In the fall of 1868 the owners of the site of future Stanwood, W. C. Maley and Samuel H. Maley and William Preston, were anxious to have the railroad company erect a depot for passengers and freight. These men of vision induced the railroad to accept an offer of free land in exchange for which the railroad company promised to establish a station and lay side-tracks. The acreage included every alternate lot along the right of way and four acres for the station and other railway facilities. There was a little delay in building the station, but it did materialize in the form of a two-story building, completed in June 1869. It was a frame structure, the second story serving as a home for some of the telegraph operators who came later. Incidentally, this station still stands, minus the second story.
The infant town was named for the assistant superintendent of the railroad, H. P. Stanwood.
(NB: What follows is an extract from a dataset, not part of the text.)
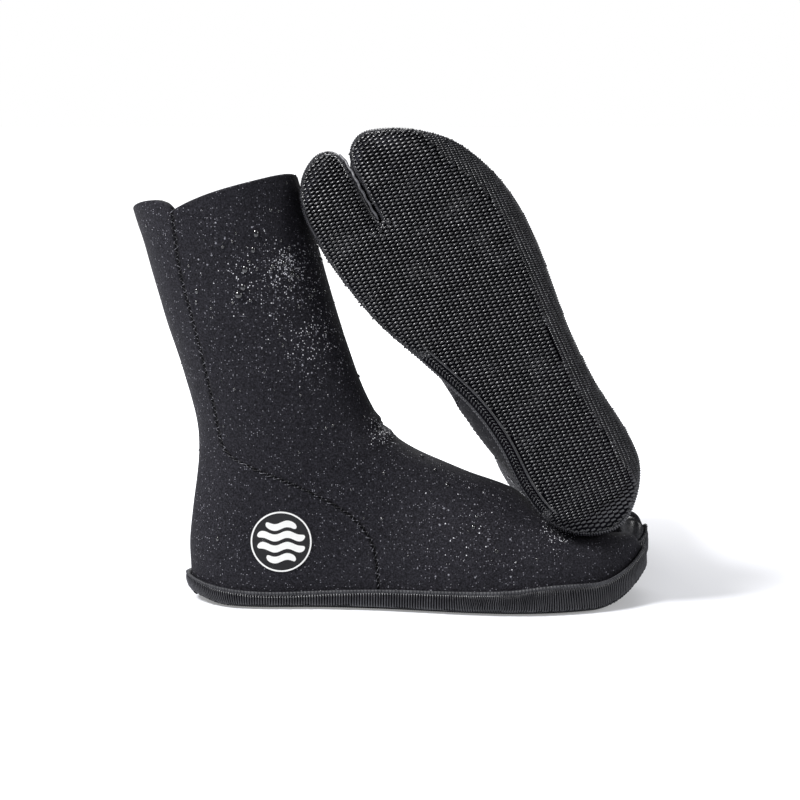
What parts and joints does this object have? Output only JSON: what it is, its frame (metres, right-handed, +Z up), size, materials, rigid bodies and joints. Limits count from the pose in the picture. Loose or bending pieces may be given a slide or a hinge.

On January 20, 1869, W. W. Allen started to build a two-story house a short distance southwest of the present depot. The first religious service in this community was held in this house that spring. (See the history of the Stanwood Methodist Church.) As a note of interest, this same house almost as soon as it was finished was opened as the first tavern in town. Now the home of Mrs. Cora Mitchell, you may see this house at 201 Center Street.
The Allen house and tavern proved to be the nucleus of the settlement; thirty buildings sprang up here during the next few months. One of these was a two-story house now owned and occupied by Mr. and Mrs. L. W. Meyer, 302 South Main Street. The first occupant of this home was S. R. Houghton who lived there while his own public house (hotel) was being built. This hotel, destroyed by fire a few years later, was erected on the northeast corner of today’s Main Street where an empty service station stands today.
The railroad company maintained extensive equipment at Stanwood for supplying all trains with coal and water. This was an especially important point for both freight and passenger service since it was from here that the older town and community of Tipton was served. Originally the project of a railroad from Stanwood to Tipton was the objective of a privately owned organization, The Tipton-Stanwood Company, with capital of $200,000. Grading for this railroad started in 1859, but wasn’t completed until 1867. Rails were not laid until 1872, when the road became a part of the Chicago, Iowa, and Nebraska Company’s system. The first train from Stanwood to Tipton ran on Thanksgiving Day, 1872, with George Dutton as the engineer.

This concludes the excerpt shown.